Por fim, é ingênuo pensar que esse cristianismo “professado” pela extrema direita que usa e instrumentaliza a todo instante a Bíblia esteja na linha católica conduzida pelo Papa Francisco e Bispos. Seu alinhamento está enraizado na extrema direita norte americana e seus grupos supremacistas com lideranças evangélicas e católicas, alinhada com Viktor Orban da Hungria, com Vladimir Putin que é aliado da Igreja Católica Ortodoxa Russa, com Le Pen na França e demais extremistas da Espanha, Inglaterra e neonazistas alemães.
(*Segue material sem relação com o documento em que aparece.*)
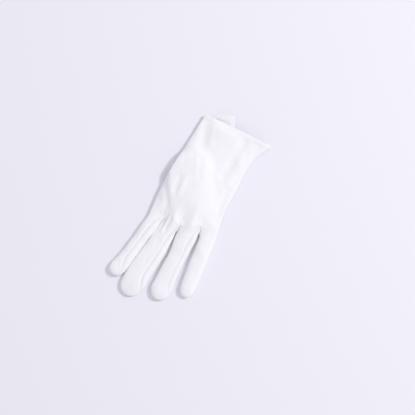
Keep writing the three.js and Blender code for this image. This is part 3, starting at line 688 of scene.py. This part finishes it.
def cloth_relief(cloth, normals):
    """Height of the cloth's relief: grooved and puckered seams, hem, creases, gathers and waves."""
    place, seam = cloth.place, cloth.seam
    x, y = place[:, 0], place[:, 1]
    from_hem = cloth.edge - HEM_LINE
    up, under = ramp(normals[:, 2], *FACING_UP), ramp(-normals[:, 2], *FACING_DOWN)
    wander = soft_noise(place, *WANDER)
    seams = ridge(seam, *SEAM_GROOVE) + ridge(seam - SEAM_LIP_AT, *SEAM_LIP)
    puckers = np.cos(2 * np.pi * cloth.run / PUCKER_PITCH + PUCKER_WANDER * wander)
    seams += puckers * ridge(seam - PUCKERS_AT, *PUCKERS)
    puff = hump((cloth.strip - STRIP_PUFF_AT) / STRIP_PUFF_AT)
    seams += STRIP_PUFF * puff * smooth(cloth.reach / PUFF_START)
    relief = seams * (1 - TIP_CALM * ramp(cloth.reach, *NEAR_TIP))
    relief += HEM_STEP * smooth(-from_hem / HEM_STEP_WIDTH) + ridge(from_hem, *HEM_GROOVE)
    hem_waves = np.cos(2 * np.pi * (x + HEM_WAVE_SLANT * y) / HEM_WAVE_PITCH + HEM_WAVE_WANDER * wander)
    relief += hem_waves * ridge(from_hem, *HEM_WAVES)
    relief -= lines_depth(CREASES, bell, x, y) * up * ramp(seam, *CREASE_IN)
    relief += fork_gathers(place) * up * ramp(seam, *GATHER_IN)
    warp = [soft_noise(place, *WARP_ALONG_X), soft_noise(place, *WARP_ALONG_Y), 0 * x]
    warped = place + WARP * np.stack(warp, -1)
    relief += BROAD_HEIGHT * soft_noise(warped, *BROAD) * up * ramp(seam, *BROAD_IN)
    relief += RIPPLE_HEIGHT * soft_noise(warped * RIPPLE_STRETCH, *RIPPLE) * mix(RIPPLE_UNDER, 1, up)
    relief += FINE_HEIGHT * soft_noise(place, *FINE)
    lines = soft_noise(warped * WRINKLE_STRETCH, *WRINKLES)
    worn = smooth(WORN_AT + (1 - WORN_AT) * soft_noise(place, *WORN))
    relief += ridge(lines, *WRINKLE) * worn * up * ramp(seam, *WRINKLE_IN)
    relief += finger_relief(cloth, normals, up)
    for corner in ("back", "palm", "crotch"):
        for fork in FORKS:
            away = np.hypot(x - fork[corner][0], y - fork[corner][1])
            relief *= 1 - FORK_CALM + FORK_CALM * ramp(away, *FORK_CALM_RAMP)
    return relief * (1 - UNDER_CALM * under)


def finger_relief(cloth, normals, up):
    """Soft cross folds where the finger joints bend, faint lengthwise flutes, and index and middle finger
    leaning out against each other."""
    relief = np.zeros(len(cloth.place))
    touching = np.zeros(len(cloth.place))
    for index, finger in enumerate(FINGERS):
        across, along = from_plan(finger["base"], finger["lean"], *cloth.place[:, :2].T)
        on = ramp(along, *FINGER_START) * ramp(-np.abs(across), *FINGER_SIDES)
        for k, joint in enumerate(JOINTS):
            bow = JOINT_BOW * np.sin(across / JOINT_BOW_PITCH + index + 2 * k)
            for past, height, half_width in JOINT_FOLDS:
                relief += ridge(along - joint * finger["length"] - bow - past, height, half_width) * on
        relief += FLUTE * np.cos(across / FLUTE_PITCH + along / FLUTE_TWIST + 2 * index) * on
        if index < 2:
            sign = 1 - 2 * index
            facing = from_plan((0, 0), finger["lean"], *normals[:, :2].T)[0] * sign
            beside = ramp(across * sign, *TOUCH_SIDE) * (np.abs(across) < TOUCH_WIDTH) * (cloth.reach > 0)
            length = ramp(along, *TOUCH_START) * ramp(-along, *TOUCH_END)
            touching += TOUCH * smooth(facing / TOUCH_FACING) * beside * length
    return relief * up + touching


def oval_place(points):
    """Points' share of the oval mouth's radius, and how far across and behind its middle they lie."""
    across, along = from_plan(THUMB["heel"], THUMB["lean"], points[:, 0], points[:, 1])
    behind = THUMB["mouth_shift"] - along
    return np.hypot(across / THUMB["mouth_wide"], behind / THUMB["mouth_long"]), across, behind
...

Por fim, vimos como Bispos católicos brasileiros procuraram alertar os fiéis a respeito das eleições, mostrando os riscos e enviando cartas pastorais, cartas ao povo em geral e mensagens sob diversos níveis. Somente no Leste 3 da CNBB foram duas Cartas endereçadas aos católicos das quatro dioceses. A vigilância da fé precisa ser mantida e não permitir que algum regime fascista, mesmo ostentando o verde e amarelo como roupa, que já produziu tantas dores e mortes no passado possa reerguer-se dos escombros dos campos de concentração, da força das armas e prática de tortura. O nome de Deus foi profanado em tantos lugares. O nome de Deus está sendo profanado a todo momento. O ovo da serpente foi chocado em muitos centros de formação. É tarde chorar quando se vê o desrespeito às autoridades religiosas como fazem com o Papa, os Bispos, a CNBB. A história deve ser nossa mestra. Amanhã pode ser tarde demais!